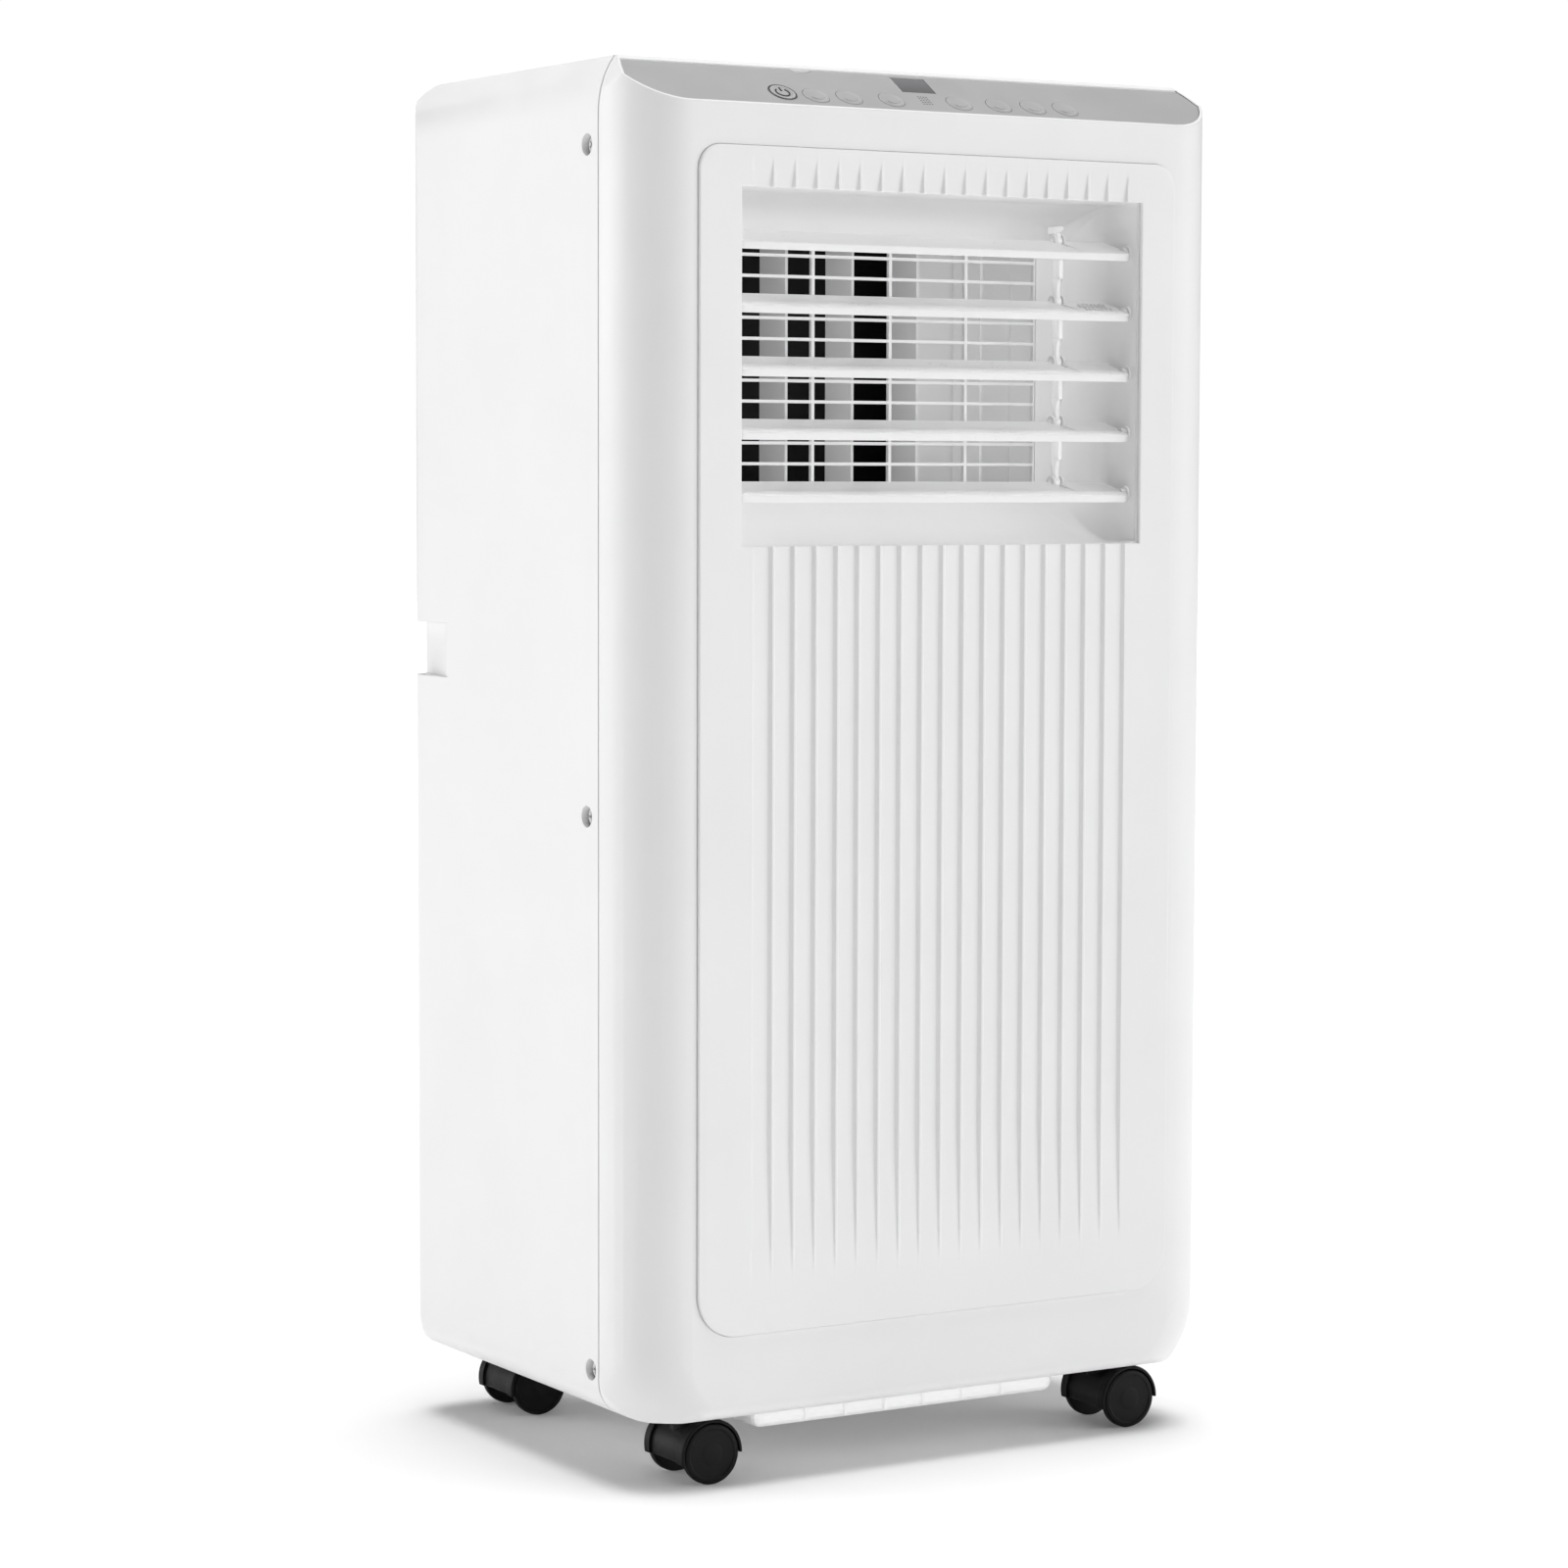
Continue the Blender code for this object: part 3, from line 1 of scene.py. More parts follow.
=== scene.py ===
"""Looks of the portable air conditioner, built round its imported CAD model.

Metres, +Z up, the front faces -Y: the same frame as the CAD.
"""
import math

import bmesh
import bpy
from mathutils import Matrix, Vector


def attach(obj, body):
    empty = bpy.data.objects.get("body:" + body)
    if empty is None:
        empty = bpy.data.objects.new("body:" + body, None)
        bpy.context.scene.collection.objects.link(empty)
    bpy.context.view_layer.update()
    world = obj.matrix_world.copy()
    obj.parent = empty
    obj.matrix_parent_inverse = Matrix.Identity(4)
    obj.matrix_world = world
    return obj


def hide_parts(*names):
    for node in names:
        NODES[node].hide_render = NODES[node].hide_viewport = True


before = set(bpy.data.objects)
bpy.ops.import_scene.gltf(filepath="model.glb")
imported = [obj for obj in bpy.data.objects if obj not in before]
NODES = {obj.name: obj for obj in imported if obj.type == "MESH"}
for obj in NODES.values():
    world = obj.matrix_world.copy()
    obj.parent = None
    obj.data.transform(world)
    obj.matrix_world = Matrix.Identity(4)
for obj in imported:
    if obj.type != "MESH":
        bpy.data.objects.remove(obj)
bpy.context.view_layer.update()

# ---------- dimensions, as in the CAD but for rounder lower side edges
WIDTH, DEPTH, HEIGHT = 0.349, 0.2566, 0.700
HALF, FRONT = WIDTH / 2, -DEPTH / 2
CABINET_BOTTOM = 0.035
WALL, GAP = 0.0024, 0.0003
PANEL_RAISE = 0.0015
COVER_FACE = FRONT + PANEL_RAISE
BACK_FACE = DEPTH / 2 - 0.0018
SEAM_Y = FRONT + 0.0385
RADII = {
    ("front", "side"): 0.034, ("back", "side"): 0.020, ("side", "top"): 0.040, ("back", "top"): 0.0,
    ("front", "top"): 0.0, ("bottom", "side"): 0.018, ("back", "bottom"): 0.008, ("bottom", "front"): 0.008,
}
TOP_OVERRUN, TOP_BACK_R = 0.012, 0.030
FLARE_RISE, FLARE_POWER, FRONT_FLARE, REAR_FLARE = 0.036, 2.4, 0.024, 0.013
BEYOND = 0.3                         # clear of the cabinet on every side
SLOPE_Z, SLOPE_RUN = 0.6768, 0.0355
SLOPE_ANGLE = math.atan2(HEIGHT - SLOPE_Z, SLOPE_RUN)
SLOPE_LENGTH = math.hypot(HEIGHT - SLOPE_Z, SLOPE_RUN)
SLOPE = Matrix.Translation((0, COVER_FACE, SLOPE_Z)) @ Matrix.Rotation(SLOPE_ANGLE, 4, "X")
FASCIA_RIM, FASCIA_SINK, FASCIA_THICK = 0.0018, 0.0005, 0.0020
FASCIA_BACK = COVER_FACE + SLOPE_RUN - 0.0030
PANEL_HALF, PANEL_BOTTOM, PANEL_TOP = 0.1402, 0.0768, 0.6568
PANEL_BOTTOM_R, PANEL_TOP_R = 0.022, 0.012
OPENING_X, OPENING_HALF, OPENING_BOTTOM, OPENING_TOP = 0.0015, 0.118, 0.464, 0.637
OPENING_MID = (OPENING_BOTTOM + OPENING_TOP) / 2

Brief
What you return should be the lines from the start of the data through the line with "obj.matrix_parent_inverse = Matrix.Identity(4)", quoted exactly and nothing more.

Right answer
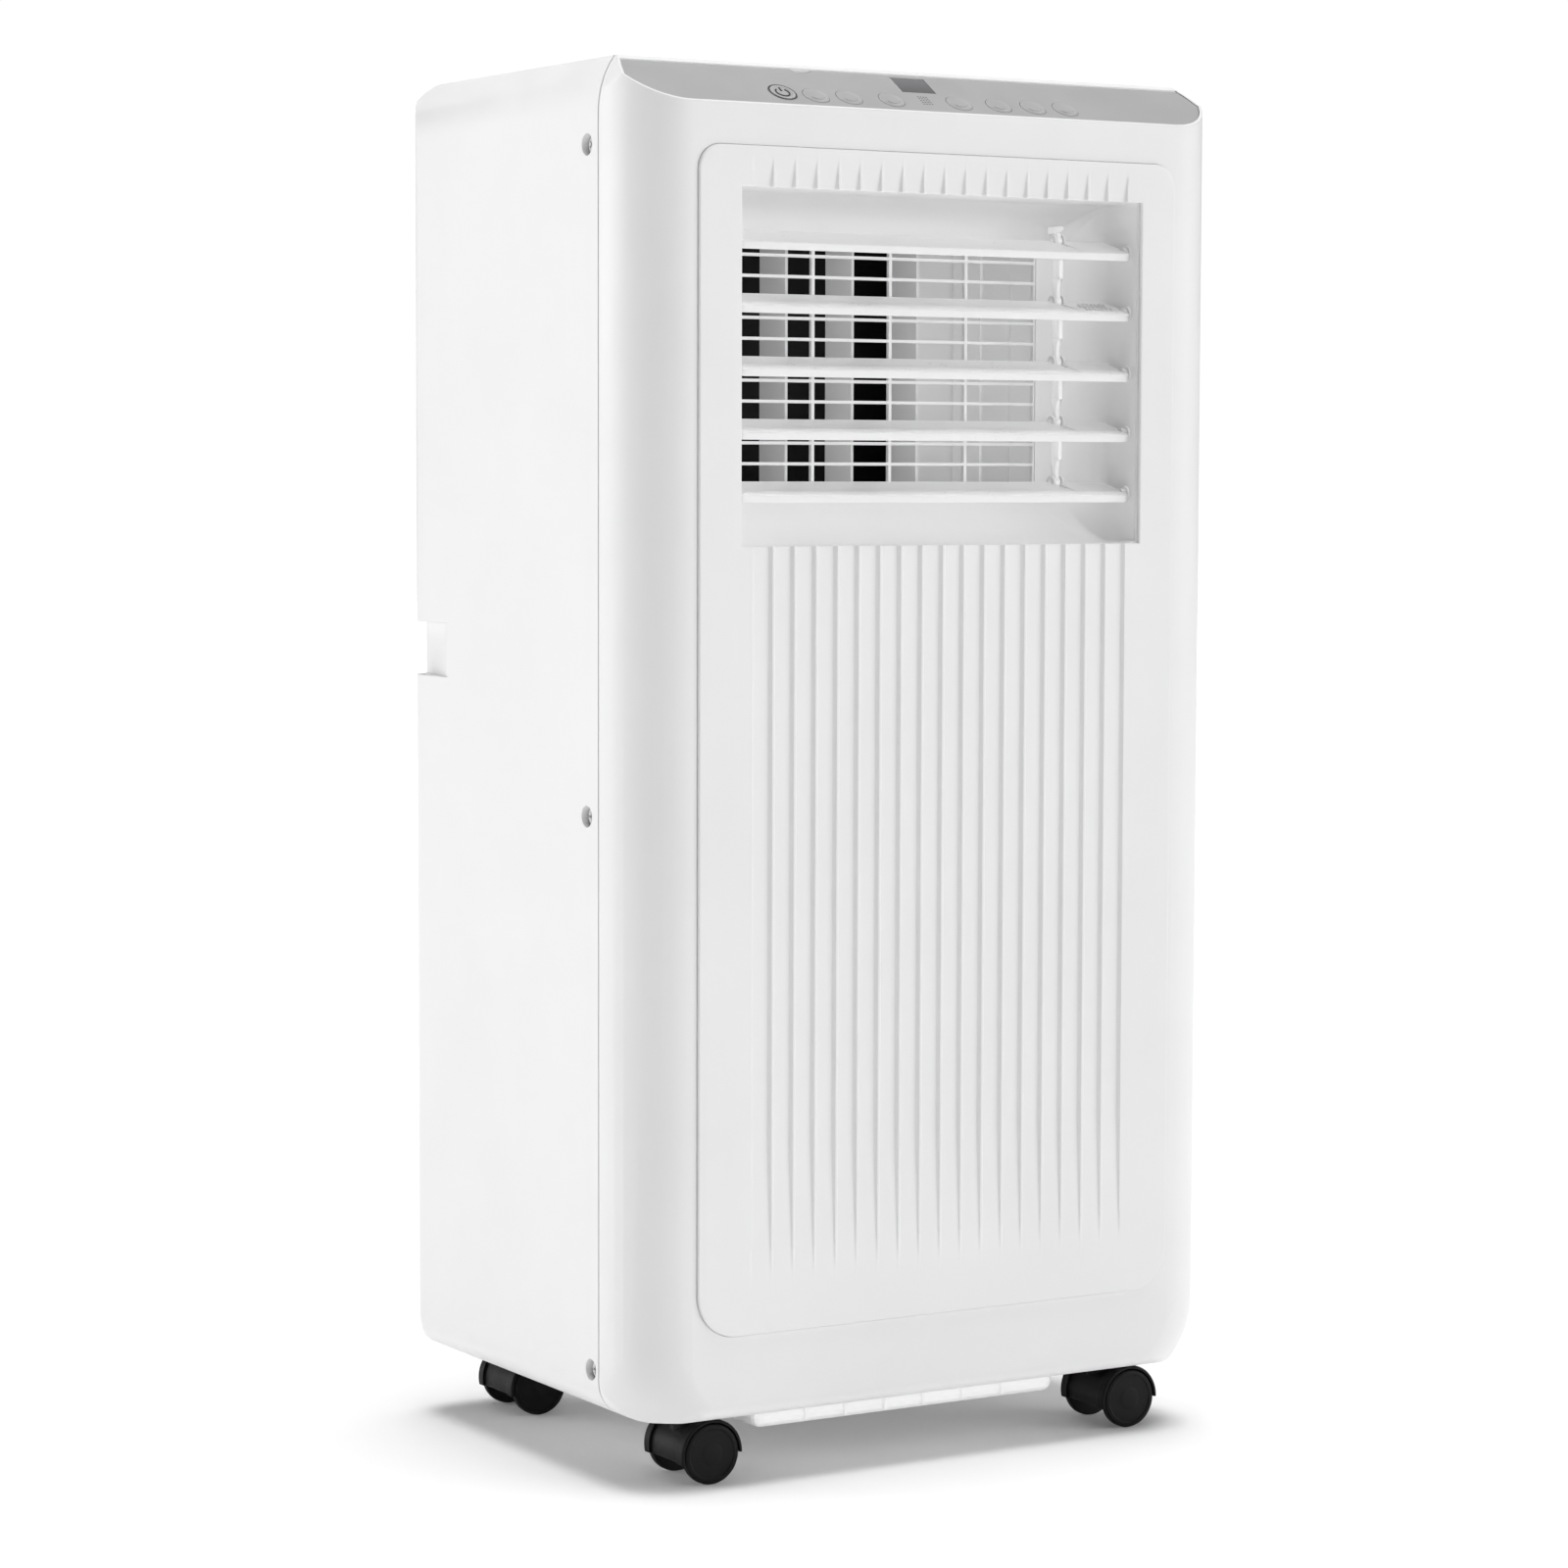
Continue the Blender code for this object: part 3, from line 1 of scene.py. More parts follow.
=== scene.py ===
"""Looks of the portable air conditioner, built round its imported CAD model.

Metres, +Z up, the front faces -Y: the same frame as the CAD.
"""
import math

import bmesh
import bpy
from mathutils import Matrix, Vector


def attach(obj, body):
    empty = bpy.data.objects.get("body:" + body)
    if empty is None:
        empty = bpy.data.objects.new("body:" + body, None)
        bpy.context.scene.collection.objects.link(empty)
    bpy.context.view_layer.update()
    world = obj.matrix_world.copy()
    obj.parent = empty
    obj.matrix_parent_inverse = Matrix.Identity(4)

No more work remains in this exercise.